The thing about Peter Pan Goes Wrong is that the title sounds like a joke until you realize how insanely difficult this show actually is.
Because for a production built entirely around chaos, everything has to be meticulously controlled.
That is part of what makes SCAD’s upcoming production at the Lucas Theatre so interesting. Beneath all the collapsing scenery, missed cues, actors going rogue, and technical disasters is an enormous amount of precision, coordination, and craftsmanship happening behind the scenes.
Running May 21 through May 24 at the Lucas Theatre for the Arts, Peter Pan Goes Wrong is SCAD’s latest large-scale theatrical production, and it may be one of the school’s most technically ambitious projects yet.
Originally created by Mischief Theatre, the same team behind The Play That Goes Wrong, the show follows a fictional amateur theater company attempting to stage Peter Pan. Naturally, everything spirals out of control. Sets malfunction. Actors forget lines. Flying sequences fail spectacularly. Timing collapses. And somehow, the disaster itself becomes the comedy.
But making intentional disaster look believable is incredibly difficult.
“This play is a true masterclass in collaboration,” says Christopher Murrah, associate chair of SCAD’s acting program and director of the production. “It demands that every element, from costume, lighting, sound and performance, works in complete sync.”
That collaboration stretches across nearly every corner of SCAD’s production departments. More than 90 students are involved in the show, including actors, costume designers, scenic artists, lighting designers, sound designers, stage managers, and technical crews.
And then there is the flying.
One of the wildest elements of this production is that students are working directly with ZFX Flying Effects, the same company known throughout Broadway and major theatrical productions for aerial choreography systems. Students have reportedly gone through specialized “flight school” training in order to execute the production’s high impact flying sequences safely while still making them look chaotic and hilarious on stage.
Additional pyrotechnic effects from Pyro Productions add another layer to the spectacle, including controlled flames, smoke, spark bursts, and theatrical effects woven directly into the comedy.
The result is not just a comedy.

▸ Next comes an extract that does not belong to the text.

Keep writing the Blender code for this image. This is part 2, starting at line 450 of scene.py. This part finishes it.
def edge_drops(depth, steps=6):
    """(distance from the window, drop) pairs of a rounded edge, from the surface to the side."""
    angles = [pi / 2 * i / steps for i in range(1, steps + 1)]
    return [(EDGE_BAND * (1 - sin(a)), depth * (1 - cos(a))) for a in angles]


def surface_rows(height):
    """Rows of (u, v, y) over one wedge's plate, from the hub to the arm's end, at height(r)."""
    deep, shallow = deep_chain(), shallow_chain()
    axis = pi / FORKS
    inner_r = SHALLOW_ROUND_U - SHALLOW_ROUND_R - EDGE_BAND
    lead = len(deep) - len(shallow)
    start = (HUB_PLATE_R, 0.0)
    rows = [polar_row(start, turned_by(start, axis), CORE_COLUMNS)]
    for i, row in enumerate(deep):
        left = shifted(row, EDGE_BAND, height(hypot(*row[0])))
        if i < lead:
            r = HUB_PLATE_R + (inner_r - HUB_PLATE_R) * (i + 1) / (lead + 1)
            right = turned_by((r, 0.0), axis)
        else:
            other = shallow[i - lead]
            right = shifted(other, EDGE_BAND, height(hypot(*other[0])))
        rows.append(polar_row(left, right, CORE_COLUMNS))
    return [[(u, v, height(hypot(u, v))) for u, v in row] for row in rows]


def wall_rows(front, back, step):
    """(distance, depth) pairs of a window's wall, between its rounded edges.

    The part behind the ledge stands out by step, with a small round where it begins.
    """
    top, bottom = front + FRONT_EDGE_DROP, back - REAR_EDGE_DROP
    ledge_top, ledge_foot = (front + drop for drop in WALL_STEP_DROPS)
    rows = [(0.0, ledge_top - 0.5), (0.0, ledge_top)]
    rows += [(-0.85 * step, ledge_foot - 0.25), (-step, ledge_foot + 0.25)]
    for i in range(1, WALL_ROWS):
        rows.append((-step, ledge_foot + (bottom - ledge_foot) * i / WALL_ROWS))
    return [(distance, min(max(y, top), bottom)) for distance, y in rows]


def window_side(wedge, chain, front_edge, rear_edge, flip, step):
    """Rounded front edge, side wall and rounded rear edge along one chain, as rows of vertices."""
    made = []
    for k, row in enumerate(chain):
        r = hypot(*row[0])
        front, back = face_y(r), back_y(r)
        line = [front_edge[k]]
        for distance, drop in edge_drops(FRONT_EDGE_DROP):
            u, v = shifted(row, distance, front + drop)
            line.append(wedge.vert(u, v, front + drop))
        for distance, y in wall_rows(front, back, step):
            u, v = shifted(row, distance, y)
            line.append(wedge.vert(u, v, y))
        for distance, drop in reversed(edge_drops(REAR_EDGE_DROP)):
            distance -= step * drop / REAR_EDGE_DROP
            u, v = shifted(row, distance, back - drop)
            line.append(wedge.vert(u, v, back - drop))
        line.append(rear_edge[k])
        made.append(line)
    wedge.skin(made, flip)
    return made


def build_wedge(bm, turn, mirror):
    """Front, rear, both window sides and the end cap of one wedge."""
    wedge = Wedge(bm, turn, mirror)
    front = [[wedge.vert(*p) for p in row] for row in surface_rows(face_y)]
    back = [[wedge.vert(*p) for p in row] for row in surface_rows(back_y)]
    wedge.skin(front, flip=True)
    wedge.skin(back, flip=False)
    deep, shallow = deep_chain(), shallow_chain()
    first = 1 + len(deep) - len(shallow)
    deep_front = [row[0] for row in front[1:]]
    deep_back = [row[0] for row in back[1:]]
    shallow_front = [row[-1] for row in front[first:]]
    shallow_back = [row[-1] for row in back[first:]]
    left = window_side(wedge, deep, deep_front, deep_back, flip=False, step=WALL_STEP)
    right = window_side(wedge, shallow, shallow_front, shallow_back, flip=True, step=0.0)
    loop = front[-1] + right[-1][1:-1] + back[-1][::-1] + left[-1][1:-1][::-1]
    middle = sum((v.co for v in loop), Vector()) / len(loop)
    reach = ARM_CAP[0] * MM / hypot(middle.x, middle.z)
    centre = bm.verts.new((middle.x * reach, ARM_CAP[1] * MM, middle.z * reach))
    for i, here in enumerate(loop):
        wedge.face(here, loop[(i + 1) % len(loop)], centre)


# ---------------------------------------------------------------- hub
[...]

It is controlled mayhem built with professional-level stagecraft.
And that may be the most interesting part of all.
SCAD productions often blur the line between student theater and fully professional productions, but this one especially feels designed to showcase just how much technical talent exists inside Savannah’s creative community right now.

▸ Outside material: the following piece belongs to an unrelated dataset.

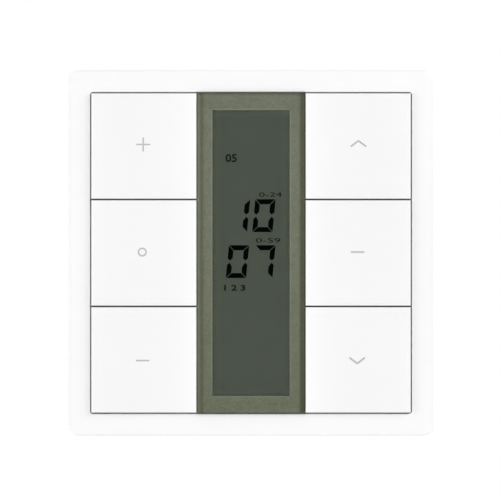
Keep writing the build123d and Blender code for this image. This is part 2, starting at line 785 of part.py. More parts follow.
# Cover frame, snapped over the chassis
with BuildPart() as cover_frame:
    with BuildSketch(Plane.XZ.offset(wall_gap)):
        RectangleRounded(frame_side, frame_side, frame_corner)
    extrude(amount=frame_front - wall_gap)
    fillet(cover_frame.faces().sort_by(Axis.Y)[0].edges(), radius=frame_edge)
    with BuildSketch(Plane.XZ.offset(wall_gap)):
        Rectangle(2 * frame_inside, 2 * frame_inside)
    extrude(amount=frame_front - frame_land - wall_gap, mode=Mode.SUBTRACT)
    with BuildSketch(Plane.XZ.offset(chassis_front)):
        Rectangle(field_side + 2 * frame_inner_wall, field_side + 2 * frame_inner_wall)
    extrude(amount=frame_front - frame_land - chassis_front)
    with BuildSketch(Plane.XZ.offset(chassis_front)):
        RectangleRounded(field_side, field_side, field_corner)
    extrude(amount=frame_front - chassis_front, mode=Mode.SUBTRACT)
    opening_rim = cover_frame.faces().sort_by(Axis.Y)[0].inner_wires()[0]
    chamfer(opening_rim.edges(), length=frame_opening_edge)
    for turn in range(0, 360, 90):
        add(frame_tabs.part.rotate(Axis.Y, turn))
    with BuildSketch(Plane.XZ.offset(wall_gap)):
        with Locations((0, -(frame_side - frame_wall) / 2)):
            Rectangle(pry_notch_width, frame_wall)
    extrude(amount=pry_notch_height, mode=Mode.SUBTRACT)
cover_frame.part.label = "cover_frame"
export_step(cover_frame.part, "parts/cover_frame.step")


# Four screws from the back through the shell and the board into the chassis
with BuildPart() as housing_screws:
    with BuildSketch(Plane.XZ.offset(screw_seat)):
        with GridLocations(screw_spacing, screw_spacing, 2, 2):
            Circle(screw_diameter / 2)
    extrude(amount=screw_length)
    with BuildSketch(Plane.XZ.offset(screw_seat)):
        with GridLocations(screw_spacing, screw_spacing, 2, 2):
            Circle(screw_head_diameter / 2)
    extrude(amount=-screw_head_height)
housing_screws.part.label = "housing_screws"
export_step(housing_screws.part, "parts/housing_screws.step")

print("frame side", frame_side, "depth", key_front)
print("hinge at x", hinge_x, "and height", hinge_height, "switch at", key_centre)
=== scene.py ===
import json
import math

import bpy
import numpy as np
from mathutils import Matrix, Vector


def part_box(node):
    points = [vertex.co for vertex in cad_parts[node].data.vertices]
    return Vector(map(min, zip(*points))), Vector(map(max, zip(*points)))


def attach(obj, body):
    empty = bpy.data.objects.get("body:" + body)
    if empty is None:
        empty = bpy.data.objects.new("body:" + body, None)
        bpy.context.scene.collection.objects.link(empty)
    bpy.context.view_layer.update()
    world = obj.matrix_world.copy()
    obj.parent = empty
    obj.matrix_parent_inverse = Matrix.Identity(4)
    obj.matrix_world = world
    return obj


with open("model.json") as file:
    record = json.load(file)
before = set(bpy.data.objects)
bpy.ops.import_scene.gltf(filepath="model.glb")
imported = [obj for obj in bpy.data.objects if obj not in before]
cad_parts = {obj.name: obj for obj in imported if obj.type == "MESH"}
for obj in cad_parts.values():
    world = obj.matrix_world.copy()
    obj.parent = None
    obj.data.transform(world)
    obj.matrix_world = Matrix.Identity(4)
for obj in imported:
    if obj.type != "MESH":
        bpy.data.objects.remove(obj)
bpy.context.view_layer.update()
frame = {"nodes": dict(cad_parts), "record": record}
mm = 0.001  # the frame is in metres, and sizes here are in millimetres
paneLap = 0.85  # how far the clear pane reaches past the display window, behind the bezel
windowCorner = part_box("window_pane")[1] - Vector((paneLap, 0, paneLap)) * mm  # the upper right one
print("stage: frame loaded,", len(frame["nodes"]), "nodes")


# Colours and nodes

# Turns an sRGB hex colour into linear RGBA.
def linearColour(hexText):
    channels = np.array([int(hexText[i:i + 2], 16) for i in (1, 3, 5)]) / 255
    low, high = channels / 12.92, ((channels + 0.055) / 1.055) ** 2.4
    return (*np.where(channels <= 0.04045, low, high).tolist(), 1.0)


# Adds a node, sets its properties and input values, and links its inputs.
def addNode(tree, kind, settings=None, links=None):
    node = tree.nodes.new(kind)
    for key, value in (settings or {}).items():
        if isinstance(key, int) or key in node.inputs:
            node.inputs[key].default_value = value
        else:
            setattr(node, key, value)
    for key, source in (links or {}).items():
        tree.links.new(source, node.inputs[key])
    return node


def newMaterial(name):
    material = bpy.data.materials.new(name)
    material.use_nodes = True
    material.node_tree.nodes.clear()
    return material, material.node_tree


# Noise on object coordinates whose lumps are about sizeMm across.
def noiseAt(tree, sizeMm, detail, stretch=(1, 1, 1)):
    place = addNode(tree, "ShaderNodeTexCoord").outputs["Object"]
    mapping = addNode(tree, "ShaderNodeMapping", {"Scale": stretch}, {"Vector": place})
    settings = {"Scale": 1 / (sizeMm * mm), "Detail": detail}
    return addNode(tree, "ShaderNodeTexNoise", settings, {"Vector": mapping.outputs["Vector"]})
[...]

The cast itself includes 15 performers, including Eric Rubio as Peter Pan, Kaitlyn Johnson as Tinkerbell, and acting junior Brooklyn Nelson stepping into the role of Wendy. Nelson previously appeared in the original Broadway production of Frozen as young Elsa, adding another interesting layer of professional experience to the production.
Behind them, more than 60 additional students are helping build the world audiences will see on stage each night.
That scale matters.
Savannah has quietly become one of the most creatively active small cities in the country, largely because of the ecosystem SCAD continues building across film, design, fashion, production, and performance. Shows like this are reminders that the city is not just consuming culture anymore. It is actively producing it.
And honestly, Peter Pan Goes Wrong feels like the perfect fit for that energy.
It is theatrical craftsmanship disguised as comedy. A production where every fake mistake requires real expertise. Where actors have to hit technical marks perfectly in order for everything to appear completely broken.
“What audiences will experience is spectacular and hilarious,” Murrah says. “Behind that is a level of craftsmanship and teamwork that mirrors, and at times surpasses, exactly what our students will encounter in the professional world.”
Performances of Peter Pan Goes Wrong take place Thursday, May 21 through Saturday, May 23 at 7 p.m., with a Sunday, May 24 matinee at 3 p.m. at the Lucas Theatre for the Arts. Tickets are available through SCAD Box Office.